PROVIDED DATA –

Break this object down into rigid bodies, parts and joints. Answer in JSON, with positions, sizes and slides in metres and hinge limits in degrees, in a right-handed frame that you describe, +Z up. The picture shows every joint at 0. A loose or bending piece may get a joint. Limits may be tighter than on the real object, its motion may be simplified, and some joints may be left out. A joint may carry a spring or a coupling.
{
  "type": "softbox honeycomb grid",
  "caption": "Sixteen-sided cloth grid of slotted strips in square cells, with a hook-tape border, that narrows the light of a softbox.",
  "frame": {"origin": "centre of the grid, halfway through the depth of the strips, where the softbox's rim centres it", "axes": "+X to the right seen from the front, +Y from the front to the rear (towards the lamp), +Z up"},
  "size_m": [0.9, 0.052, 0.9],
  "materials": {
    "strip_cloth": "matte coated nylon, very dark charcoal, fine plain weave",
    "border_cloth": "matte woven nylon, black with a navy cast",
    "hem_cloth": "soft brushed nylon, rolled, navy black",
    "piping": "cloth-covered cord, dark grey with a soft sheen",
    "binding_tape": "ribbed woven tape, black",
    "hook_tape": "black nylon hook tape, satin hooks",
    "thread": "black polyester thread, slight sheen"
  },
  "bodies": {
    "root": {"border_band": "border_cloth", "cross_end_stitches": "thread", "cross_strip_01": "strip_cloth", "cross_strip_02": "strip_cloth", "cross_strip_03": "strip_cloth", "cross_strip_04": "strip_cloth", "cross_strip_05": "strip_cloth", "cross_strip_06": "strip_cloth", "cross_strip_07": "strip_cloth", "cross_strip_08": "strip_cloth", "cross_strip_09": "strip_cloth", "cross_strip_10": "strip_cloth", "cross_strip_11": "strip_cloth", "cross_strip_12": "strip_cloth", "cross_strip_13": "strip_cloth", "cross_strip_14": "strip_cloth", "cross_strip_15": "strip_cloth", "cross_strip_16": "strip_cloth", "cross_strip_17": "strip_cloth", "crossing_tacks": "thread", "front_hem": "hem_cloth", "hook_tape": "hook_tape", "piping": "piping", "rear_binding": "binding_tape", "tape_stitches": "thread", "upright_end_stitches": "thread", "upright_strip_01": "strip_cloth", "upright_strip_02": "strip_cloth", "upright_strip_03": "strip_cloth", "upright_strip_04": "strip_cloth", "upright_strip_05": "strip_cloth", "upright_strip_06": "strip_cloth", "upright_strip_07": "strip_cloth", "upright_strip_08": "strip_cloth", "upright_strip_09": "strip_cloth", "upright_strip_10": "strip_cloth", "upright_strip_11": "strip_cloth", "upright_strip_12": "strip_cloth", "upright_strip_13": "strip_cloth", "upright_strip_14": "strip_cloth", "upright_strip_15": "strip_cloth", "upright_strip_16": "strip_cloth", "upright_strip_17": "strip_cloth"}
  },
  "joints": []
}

WHAT THE TASK REQUIRES – Quote the data in full, keeping each word unchanged.

RESULT FOR THIS TASK –
Break this object down into rigid bodies, parts and joints. Answer in JSON, with positions, sizes and slides in metres and hinge limits in degrees, in a right-handed frame that you describe, +Z up. The picture shows every joint at 0. A loose or bending piece may get a joint. Limits may be tighter than on the real object, its motion may be simplified, and some joints may be left out. A joint may carry a spring or a coupling.
{
  "type": "softbox honeycomb grid",
  "caption": "Sixteen-sided cloth grid of slotted strips in square cells, with a hook-tape border, that narrows the light of a softbox.",
  "frame": {"origin": "centre of the grid, halfway through the depth of the strips, where the softbox's rim centres it", "axes": "+X to the right seen from the front, +Y from the front to the rear (towards the lamp), +Z up"},
  "size_m": [0.9, 0.052, 0.9],
  "materials": {
    "strip_cloth": "matte coated nylon, very dark charcoal, fine plain weave",
    "border_cloth": "matte woven nylon, black with a navy cast",
    "hem_cloth": "soft brushed nylon, rolled, navy black",
    "piping": "cloth-covered cord, dark grey with a soft sheen",
    "binding_tape": "ribbed woven tape, black",
    "hook_tape": "black nylon hook tape, satin hooks",
    "thread": "black polyester thread, slight sheen"
  },
  "bodies": {
    "root": {"border_band": "border_cloth", "cross_end_stitches": "thread", "cross_strip_01": "strip_cloth", "cross_strip_02": "strip_cloth", "cross_strip_03": "strip_cloth", "cross_strip_04": "strip_cloth", "cross_strip_05": "strip_cloth", "cross_strip_06": "strip_cloth", "cross_strip_07": "strip_cloth", "cross_strip_08": "strip_cloth", "cross_strip_09": "strip_cloth", "cross_strip_10": "strip_cloth", "cross_strip_11": "strip_cloth", "cross_strip_12": "strip_cloth", "cross_strip_13": "strip_cloth", "cross_strip_14": "strip_cloth", "cross_strip_15": "strip_cloth", "cross_strip_16": "strip_cloth", "cross_strip_17": "strip_cloth", "crossing_tacks": "thread", "front_hem": "hem_cloth", "hook_tape": "hook_tape", "piping": "piping", "rear_binding": "binding_tape", "tape_stitches": "thread", "upright_end_stitches": "thread", "upright_strip_01": "strip_cloth", "upright_strip_02": "strip_cloth", "upright_strip_03": "strip_cloth", "upright_strip_04": "strip_cloth", "upright_strip_05": "strip_cloth", "upright_strip_06": "strip_cloth", "upright_strip_07": "strip_cloth", "upright_strip_08": "strip_cloth", "upright_strip_09": "strip_cloth", "upright_strip_10": "strip_cloth", "upright_strip_11": "strip_cloth", "upright_strip_12": "strip_cloth", "upright_strip_13": "strip_cloth", "upright_strip_14": "strip_cloth", "upright_strip_15": "strip_cloth", "upright_strip_16": "strip_cloth", "upright_strip_17": "strip_cloth"}
  },
  "joints": []
}